Intermittent closures of Highway 50 in the Sierra as a result of a series of snowstorms led to hours-long treks to South Lake Tahoe and foothill communities becoming inundated with travelers.
Pollock Pines was among the towns hit hardest Friday as skiers, snowboarders and cabin-goers sought the Sierra for the long weekend.
It was there that so many stopped when Highway 50 shut down, looking for respite in the town’s few restaurants and gas stations. Those options, locals said, aren’t enough to sustain the masses that arrived in Pollock Pines.
“They have nowhere to go to the bathroom, and there’s not enough restaurants. We have basically a couple restaurants that are open, one grocery store, two gas stations,” said resident Cathy Staller. “They’re inundating the town. Double parking, triple parking onto the streets so no one has any way to get out, get in, get to the grocery store, and emergency services couldn’t even leave the fire department.”
What’s worse, Staller said that as the night went on, some people began to fight. Others used the bathroom where they saw fit.
“People were going to the bathroom out on the side of the road, having snowball fights in the middle of the street. They started fighting. People were getting angry. Using GPS to try to get to roads that they thought were there that aren’t there. Getting stuck at people’s homes,” she said. “It was a dangerous situation up here, and they should’ve been stopped down the road.”
Jim McCarthy, owner of 50 Grand Restaurant and Bar, said he saw the fighting as well.
“Towards the end of the evening, we were seeing fighting out on the road,” he said. “Earlier in the day, we were distributing down the road — I took some of my employees and we went down and were handing out coffee out and hot chocolate. Everybody that was there was thankful that we were doing that, but the biggest thing they were looking for was the information on was what was happening.”
McCarthy said the information he had was limited. He turned to Caltrans’ website, but he couldn’t get specific estimates of when the road might reopen. He said people remained hopeful that they might make it over the summit and didn’t realize that wasn’t going to happen.
The restaurant, McCarthy said, saw 150 customers in just a two-hour span. Visitors virtually wiped out his inventory. His employees worked a 14-hour day in some cases, and he and his wife stayed until 2 a.m. Saturday.
One man outside the restaurant, he explained, demanded to come inside the restaurant to use the bathroom as they were closing.

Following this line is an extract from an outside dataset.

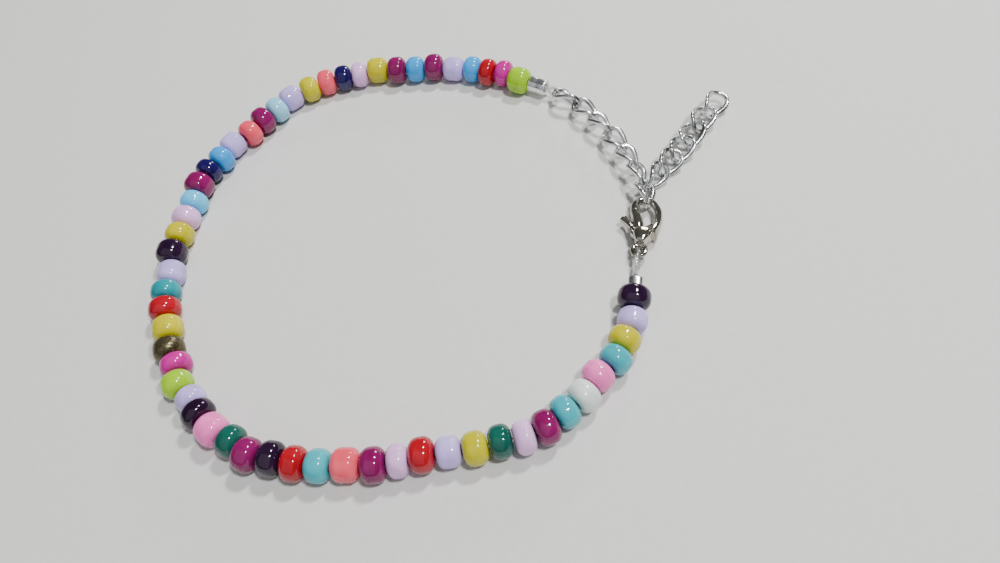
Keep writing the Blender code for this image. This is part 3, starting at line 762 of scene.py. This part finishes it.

“There was a guy banging on our door in the evening, you know, demanding to be let in and all of that. My wife goes out, and he had defecated on our front porch step, which was a little unfortunate,” McCarthy said. “We cleaned it up, but it’s not the behavior that I would like to see.”
Staller believes much of that kind of behavior could have been avoided.
“I think all of our systems up here just kind of were so overwhelmed by the people, the whole thing was a total failure. They should’ve been stopped down the road after that first storm we had when people still don’t have power and stuff up here,” she said. “So that we can survive. We can take on some of the people, but we could not take on everybody that wanted their vacation weekend.”